* **Collected data**:

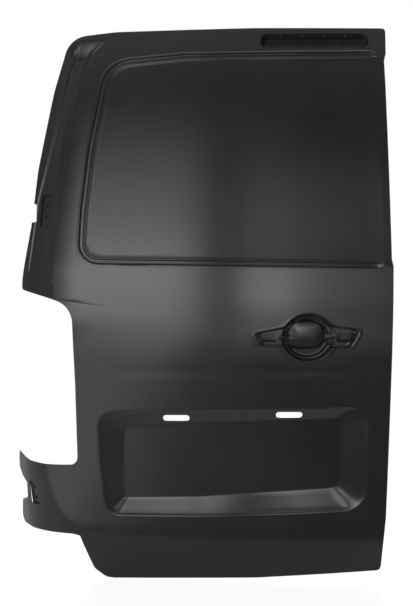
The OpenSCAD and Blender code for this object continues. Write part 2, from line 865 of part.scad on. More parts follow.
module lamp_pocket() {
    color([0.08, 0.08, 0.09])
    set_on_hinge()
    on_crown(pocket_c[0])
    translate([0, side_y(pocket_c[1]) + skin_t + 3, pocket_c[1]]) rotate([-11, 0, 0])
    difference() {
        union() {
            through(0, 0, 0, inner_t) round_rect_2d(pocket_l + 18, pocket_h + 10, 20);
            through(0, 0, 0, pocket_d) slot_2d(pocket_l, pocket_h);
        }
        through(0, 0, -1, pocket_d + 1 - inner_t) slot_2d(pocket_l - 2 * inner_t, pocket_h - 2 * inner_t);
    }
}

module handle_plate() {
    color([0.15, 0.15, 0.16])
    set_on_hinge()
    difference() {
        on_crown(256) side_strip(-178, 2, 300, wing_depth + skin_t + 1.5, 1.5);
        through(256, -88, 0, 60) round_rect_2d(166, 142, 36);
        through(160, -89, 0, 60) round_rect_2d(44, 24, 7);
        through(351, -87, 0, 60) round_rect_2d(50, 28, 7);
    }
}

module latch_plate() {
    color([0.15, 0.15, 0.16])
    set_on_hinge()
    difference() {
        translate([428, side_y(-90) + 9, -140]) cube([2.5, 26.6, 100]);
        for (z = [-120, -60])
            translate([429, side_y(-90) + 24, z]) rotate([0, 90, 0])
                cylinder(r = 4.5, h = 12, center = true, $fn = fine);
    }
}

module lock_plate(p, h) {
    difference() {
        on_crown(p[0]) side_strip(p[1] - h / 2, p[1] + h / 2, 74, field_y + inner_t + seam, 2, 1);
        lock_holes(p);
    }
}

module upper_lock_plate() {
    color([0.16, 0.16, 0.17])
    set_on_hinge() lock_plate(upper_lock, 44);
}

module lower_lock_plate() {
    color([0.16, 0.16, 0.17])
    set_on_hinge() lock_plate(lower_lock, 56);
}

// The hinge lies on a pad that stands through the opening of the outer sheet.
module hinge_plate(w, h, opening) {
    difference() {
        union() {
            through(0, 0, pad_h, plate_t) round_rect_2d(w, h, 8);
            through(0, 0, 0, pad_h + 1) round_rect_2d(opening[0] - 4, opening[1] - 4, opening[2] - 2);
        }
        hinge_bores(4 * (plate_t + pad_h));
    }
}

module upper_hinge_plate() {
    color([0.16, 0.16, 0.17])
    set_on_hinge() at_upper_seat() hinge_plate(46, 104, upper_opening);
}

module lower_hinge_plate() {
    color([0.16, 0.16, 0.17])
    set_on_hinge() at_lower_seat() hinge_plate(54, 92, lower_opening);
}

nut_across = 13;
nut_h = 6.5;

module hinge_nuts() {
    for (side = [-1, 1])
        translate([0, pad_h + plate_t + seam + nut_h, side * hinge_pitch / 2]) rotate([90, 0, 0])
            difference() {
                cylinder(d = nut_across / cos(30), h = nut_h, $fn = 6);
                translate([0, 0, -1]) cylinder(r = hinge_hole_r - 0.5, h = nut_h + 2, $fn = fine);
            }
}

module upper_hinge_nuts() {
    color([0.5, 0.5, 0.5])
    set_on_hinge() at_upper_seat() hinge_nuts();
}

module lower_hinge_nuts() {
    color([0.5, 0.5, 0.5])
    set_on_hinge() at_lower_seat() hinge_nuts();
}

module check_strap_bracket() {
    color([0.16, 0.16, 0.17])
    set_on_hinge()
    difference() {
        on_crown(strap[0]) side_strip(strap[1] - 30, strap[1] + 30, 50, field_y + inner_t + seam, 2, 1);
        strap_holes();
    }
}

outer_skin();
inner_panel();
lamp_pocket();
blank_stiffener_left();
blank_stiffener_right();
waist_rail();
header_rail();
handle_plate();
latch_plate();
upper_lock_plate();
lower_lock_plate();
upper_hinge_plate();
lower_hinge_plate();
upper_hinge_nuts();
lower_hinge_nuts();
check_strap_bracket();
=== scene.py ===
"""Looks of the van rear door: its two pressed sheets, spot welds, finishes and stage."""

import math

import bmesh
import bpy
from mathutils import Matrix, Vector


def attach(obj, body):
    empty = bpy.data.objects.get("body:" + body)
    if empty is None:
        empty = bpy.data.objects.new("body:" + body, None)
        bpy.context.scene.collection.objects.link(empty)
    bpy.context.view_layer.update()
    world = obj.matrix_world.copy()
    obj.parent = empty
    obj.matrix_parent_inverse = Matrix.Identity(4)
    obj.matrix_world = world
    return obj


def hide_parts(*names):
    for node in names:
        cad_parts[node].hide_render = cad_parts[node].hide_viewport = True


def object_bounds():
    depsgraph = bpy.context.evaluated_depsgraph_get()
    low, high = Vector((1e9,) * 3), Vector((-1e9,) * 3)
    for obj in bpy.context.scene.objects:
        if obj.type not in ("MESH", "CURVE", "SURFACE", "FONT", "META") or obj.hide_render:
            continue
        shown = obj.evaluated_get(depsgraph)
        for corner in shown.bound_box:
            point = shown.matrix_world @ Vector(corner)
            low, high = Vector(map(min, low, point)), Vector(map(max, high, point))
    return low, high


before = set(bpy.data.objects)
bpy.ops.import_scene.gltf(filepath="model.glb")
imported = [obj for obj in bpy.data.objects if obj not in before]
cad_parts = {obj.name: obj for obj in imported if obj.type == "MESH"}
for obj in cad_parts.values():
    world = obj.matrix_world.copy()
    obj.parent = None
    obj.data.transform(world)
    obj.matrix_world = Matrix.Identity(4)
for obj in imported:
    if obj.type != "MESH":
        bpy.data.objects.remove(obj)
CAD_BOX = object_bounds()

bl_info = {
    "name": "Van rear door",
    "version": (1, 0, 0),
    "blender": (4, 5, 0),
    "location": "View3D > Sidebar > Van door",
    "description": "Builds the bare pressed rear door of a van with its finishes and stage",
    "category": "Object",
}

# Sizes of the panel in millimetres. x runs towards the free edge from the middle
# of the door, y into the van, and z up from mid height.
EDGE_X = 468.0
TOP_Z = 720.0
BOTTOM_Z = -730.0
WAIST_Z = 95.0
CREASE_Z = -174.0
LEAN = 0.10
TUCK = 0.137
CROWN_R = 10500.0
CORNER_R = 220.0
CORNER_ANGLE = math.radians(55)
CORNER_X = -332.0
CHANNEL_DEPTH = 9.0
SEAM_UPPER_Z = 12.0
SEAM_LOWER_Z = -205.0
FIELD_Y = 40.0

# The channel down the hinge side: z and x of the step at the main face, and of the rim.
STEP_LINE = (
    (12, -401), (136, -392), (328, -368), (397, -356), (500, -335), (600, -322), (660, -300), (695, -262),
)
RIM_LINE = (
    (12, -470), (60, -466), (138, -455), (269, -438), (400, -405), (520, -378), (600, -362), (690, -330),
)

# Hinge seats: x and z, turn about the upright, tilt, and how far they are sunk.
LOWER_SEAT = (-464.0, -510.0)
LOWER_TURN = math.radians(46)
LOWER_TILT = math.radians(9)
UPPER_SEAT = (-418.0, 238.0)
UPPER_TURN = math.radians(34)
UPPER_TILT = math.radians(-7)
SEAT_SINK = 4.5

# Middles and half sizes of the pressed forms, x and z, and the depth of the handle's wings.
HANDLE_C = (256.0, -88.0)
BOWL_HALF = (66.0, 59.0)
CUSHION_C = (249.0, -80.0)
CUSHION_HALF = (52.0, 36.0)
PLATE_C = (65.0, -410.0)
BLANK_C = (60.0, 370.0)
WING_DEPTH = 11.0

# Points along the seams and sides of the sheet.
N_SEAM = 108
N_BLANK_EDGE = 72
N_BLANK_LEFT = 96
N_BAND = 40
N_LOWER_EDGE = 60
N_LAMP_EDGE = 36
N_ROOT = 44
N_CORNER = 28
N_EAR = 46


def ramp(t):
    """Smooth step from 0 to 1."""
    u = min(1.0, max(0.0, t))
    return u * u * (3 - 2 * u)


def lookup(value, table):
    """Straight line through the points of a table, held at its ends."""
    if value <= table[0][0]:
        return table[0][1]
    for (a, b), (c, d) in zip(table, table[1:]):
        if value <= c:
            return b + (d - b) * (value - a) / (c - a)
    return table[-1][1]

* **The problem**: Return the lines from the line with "outer_skin();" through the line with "depsgraph = bpy.context.evaluated_depsgraph_get()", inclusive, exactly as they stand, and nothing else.

* **Full answer**:
outer_skin();
inner_panel();
lamp_pocket();
blank_stiffener_left();
blank_stiffener_right();
waist_rail();
header_rail();
handle_plate();
latch_plate();
upper_lock_plate();
lower_lock_plate();
upper_hinge_plate();
lower_hinge_plate();
upper_hinge_nuts();
lower_hinge_nuts();
check_strap_bracket();
=== scene.py ===
"""Looks of the van rear door: its two pressed sheets, spot welds, finishes and stage."""

import math

import bmesh
import bpy
from mathutils import Matrix, Vector


def attach(obj, body):
    empty = bpy.data.objects.get("body:" + body)
    if empty is None:
        empty = bpy.data.objects.new("body:" + body, None)
        bpy.context.scene.collection.objects.link(empty)
    bpy.context.view_layer.update()
    world = obj.matrix_world.copy()
    obj.parent = empty
    obj.matrix_parent_inverse = Matrix.Identity(4)
    obj.matrix_world = world
    return obj


def hide_parts(*names):
    for node in names:
        cad_parts[node].hide_render = cad_parts[node].hide_viewport = True


def object_bounds():
    depsgraph = bpy.context.evaluated_depsgraph_get()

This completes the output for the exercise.